1月8日、旧暦のクリスマス翌日、気温は氷点下9度。店員のディマ(23歳)に話を聞くと、昨年10月、ロシア軍によるザポリージャへの攻撃で路面店が破壊されたのだという。

そうしていま、ソーラーパネルで充電した電気を使い、おしゃれなワゴン車でカフェを営業している。店内の気温は27度。彼は半袖だ。「私、戦争で失業中なの」と苦笑する女性客のアントンに商品を渡したあと、写真を撮らせてもらった。

(写真:筆者撮影)

その後、凍りついた水たまりで転びそうになりながら、街灯が消えた街で撮影を続けた。そして、戻った部屋で、極寒の地の洗礼を受けることになった。お湯で手を洗ったところ、耐え難い痛みに襲われたのだ。指が凍傷寸前になっていたようで、しばらく後遺症に悩まされた。

WHO(世界保健機関)の欧州地域事務局長が、「数百万人が命を脅かされることになる」と警告を発したウクライナの冬。
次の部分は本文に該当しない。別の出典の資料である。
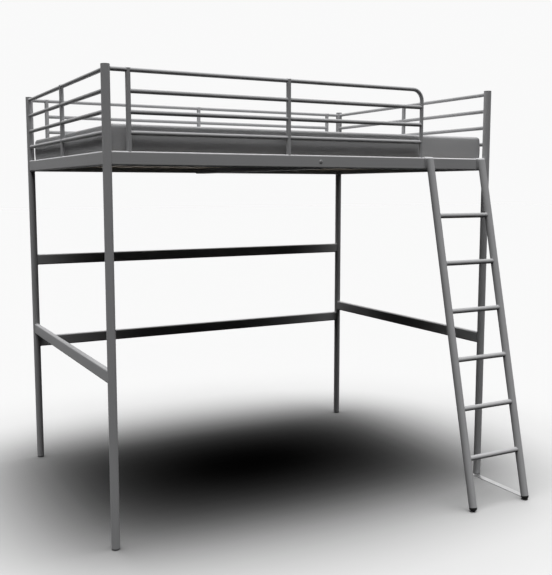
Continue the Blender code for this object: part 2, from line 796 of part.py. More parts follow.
def build_hook(name, x):
    """Plate bent over the side rail: down its front behind the stile, and behind it inside."""
    inner = RAIL_THICKNESS / 2 + CLEARANCE
    outer = inner + HOOK_THICKNESS
    inner_top = RAIL_HEIGHT / 2 + CLEARANCE
    outer_top = inner_top + HOOK_THICKNESS
    inner_corner = RAIL_CORNER + CLEARANCE
    outer_corner = inner_corner + HOOK_THICKNESS
    front_end = RAIL_HEIGHT / 2 - HOOK_FRONT_DROP
    rear_end = RAIL_HEIGHT / 2 - HOOK_REAR_DROP
    steps = CORNER_SEGMENTS + 1
    right = math.pi / 2
    outline = [(-outer, front_end)]
    outline += arc((-outer + outer_corner, outer_top - outer_corner), outer_corner, math.pi, right, steps)
    outline += arc((outer - outer_corner, outer_top - outer_corner), outer_corner, right, 0, steps)
    outline += [(outer, rear_end), (inner, rear_end)]
    outline += arc((inner - inner_corner, inner_top - inner_corner), inner_corner, 0, right, steps)
    outline += arc((-inner + inner_corner, inner_top - inner_corner), inner_corner, right, math.pi, steps)
    outline += [(-inner, front_end)]
    hook = on_ladder(flat_outline(name, outline, [], HOOK_WIDTH, paint))
    hook.location = (x, 0, RAIL_CENTRE_Z)
    hook.rotation_euler = (math.pi / 2, 0, math.pi / 2)


def build_foot(name, x, below):
    """Rounded end cap with a plug inside the stile, cut flat where it stands."""
    plug = STILE_DIAMETER / 2 - STILE_WALL - CLEARANCE
    profile = [(0, PLUG_LENGTH), (plug, PLUG_LENGTH), (plug, 0)]
    profile += arc((0, 0), FOOT_RADIUS, 0, -math.pi / 2, FOOT_ARC_STEPS)
    profile[-1] = (0, -FOOT_RADIUS)
    foot = on_ladder(turned_piece(name, profile, FOOT_STEPS, rubber))
    foot.location = stile_point(x, FOOT_CENTRE_Z)
    foot.rotation_euler.x = -LADDER_LEAN
    cut_with(foot, below)


def build_floor_stay():
    """Flat bar on the floor: its rounded end carries the post, its eye holds the ladder's foot."""
    post = (0, 0)
    foot = (STILE_SPACING / 2 - LADDER_INSET, -LADDER_REACH)
    foot_rim = STAY_FOOT_HOLE_RADIUS + STAY_FOOT_RIM
    low_x = -STAY_INSET - STAY_WIDTH / 2
    high_x = -STAY_INSET + STAY_WIDTH / 2
    eighth = math.pi / 4
    near_y = low_x + POST_RADIUS / math.cos(eighth)
    far_y = foot[1] + STAY_END_GAP
    meets_bar = -math.acos(high_x / POST_RADIUS)
    outline = arc(post, POST_RADIUS, meets_bar, 3 * eighth, STAY_ARC_STEPS)
    outline += [(low_x, near_y), (low_x, far_y)]
    outline += arc(foot, foot_rim, 3 * eighth, 8 * eighth, STAY_ARC_STEPS)
    outline += [(high_x, far_y + STAY_END_GAP)]
    hole = circle(foot, STAY_FOOT_HOLE_RADIUS, STAY_ARC_STEPS)
    stay = flat_outline("floor_stay", outline, [hole], STAY_THICKNESS, steel)
    stay.location = (RIGHT_X, FRONT_Y, STAY_THICKNESS / 2)


clear_scene()
parts = make_collection("loft_bed")
cutters = make_collection("cutters")
paint = make_finish("silver grey paint", (0.3, 0.3, 0.31), 0.4, 0.6)
plastic = make_finish("dark grey plastic", (0.07, 0.07, 0.075), 0.5, 0)
rubber = make_finish("black rubber", (0.02, 0.02, 0.02), 0.8, 0)
steel = make_finish("pale steel", (0.55, 0.55, 0.56), 0.35, 0.8)
timber = make_finish("slat timber", (0.55, 0.42, 0.28), 0.6, 0)
fabric = make_finish("grey mattress fabric", (0.22, 0.22, 0.23), 0.9, 0)

ladder = bpy.data.objects.new("ladder_lift", None)
ladder.location = (LADDER_X, FRONT_Y, 0)
parts.objects.link(ladder)

around_posts = build_post_cutters()
around_rails = build_rail_cutters()
build_posts()
build_rails_and_stretchers(around_posts)
build_cross_beam()
build_slat_panel("left", -1)
build_slat_panel("right", 1)
build_mattress()
build_front_guard(around_posts, around_rails)
build_rear_guard(around_posts, around_rails)
build_end_guard("left", LEFT_X, around_posts, around_rails)
build_end_guard("right", RIGHT_X, around_posts, around_rails)
build_ladder()
build_floor_stay()
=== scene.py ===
"""Looks of the metal loft bed: painted tubes, weld beads, slats, mattress, ladder and light.

Metres, +Z up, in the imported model's own frame. Places come from the boxes of the CAD nodes;
the sizes below are those of sections, edges and small forms.
"""

import math

import bmesh
import bpy
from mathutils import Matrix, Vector, noise


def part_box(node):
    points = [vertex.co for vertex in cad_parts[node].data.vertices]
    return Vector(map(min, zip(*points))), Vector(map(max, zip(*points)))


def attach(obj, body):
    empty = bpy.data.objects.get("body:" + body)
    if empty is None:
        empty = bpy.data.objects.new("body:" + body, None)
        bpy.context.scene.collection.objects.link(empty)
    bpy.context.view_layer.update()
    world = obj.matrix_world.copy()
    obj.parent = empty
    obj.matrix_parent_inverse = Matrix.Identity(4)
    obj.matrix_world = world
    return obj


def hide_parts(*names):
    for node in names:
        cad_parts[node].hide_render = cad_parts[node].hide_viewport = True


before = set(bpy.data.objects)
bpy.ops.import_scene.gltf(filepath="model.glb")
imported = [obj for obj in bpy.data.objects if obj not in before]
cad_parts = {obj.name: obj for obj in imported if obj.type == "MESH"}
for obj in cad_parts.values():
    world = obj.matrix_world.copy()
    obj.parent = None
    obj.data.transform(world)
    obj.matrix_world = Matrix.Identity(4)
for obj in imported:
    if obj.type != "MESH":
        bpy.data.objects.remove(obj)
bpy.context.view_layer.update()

# Directions and angles
UP = Vector((0, 0, 1))
ALONG_X = Vector((1, 0, 0))
ALONG_Y = Vector((0, 1, 0))
QUARTER = math.pi / 2
STEEP = 0.9

# Tubes
POST_RADIUS = 0.019
GUARD_RADIUS = 0.0095
UPRIGHT_RADIUS = 0.011
STILE_RADIUS = 0.019
RUNG_RADIUS = 0.0125
RAIL_THICKNESS = 0.025
RAIL_CORNER = 0.007
TUBE_WALL = 0.0015
BEND_RADIUS = 0.055
GUARD_LEVELS = 4

# How finely round forms are drawn, and how far beside them an extra row of points lies
WIDE_SIDES = 64
FINE_SIDES = 48
CORNER_STEPS = 8
BEND_STEPS = 24
BEND_LEAD = 0.003
FLAT_LEAD = 0.00135

# Ends of pieces: how far a welded end reaches into its neighbour, and the broken edges
WELD_REACH = 0.006
EDGE_BREAK = 0.0004
UPRIGHT_EDGE = 0.0006
CLEARANCE = 0.0003
CUT_TOLERANCE = 1e-7

# Caps and glides of the posts
PLASTIC_EDGE = 0.0012
PLASTIC_STEPS = 4
PLASTIC_LIP = 0.0006
CAP_BREAK = 0.0002
GLIDE_INSET = 0.001
GLIDE_NECK = 0.003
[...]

厳しい状況にあるのが、ロシア軍の占領地と接する地域に残る人々だ。

昨年2月の開戦後、毎日のように砲撃を受けてきた街のインフラ施設は壊滅状態で、「水も電気もガスも止まったままだ」と訴える住民の声を耳にしてきた。

そんな場所に通い、支援物資を届けているボランティア団体がある。ドネツク州のマリウポリから避難してきた牧師らが立ち上げたマリウポリ聖職者大隊だ。

人道支援団体の倉庫に届いた発電機。リトアニアの教会関係者らが寄付をした。 1月26日 ザポリージャ市(写真:筆者撮影)

1月26日、リトアニアのクリスチャンたちが手配したトラックがザポリージャ市にある団体の倉庫に到着した。積まれていたのは20台ほどの発電機だった。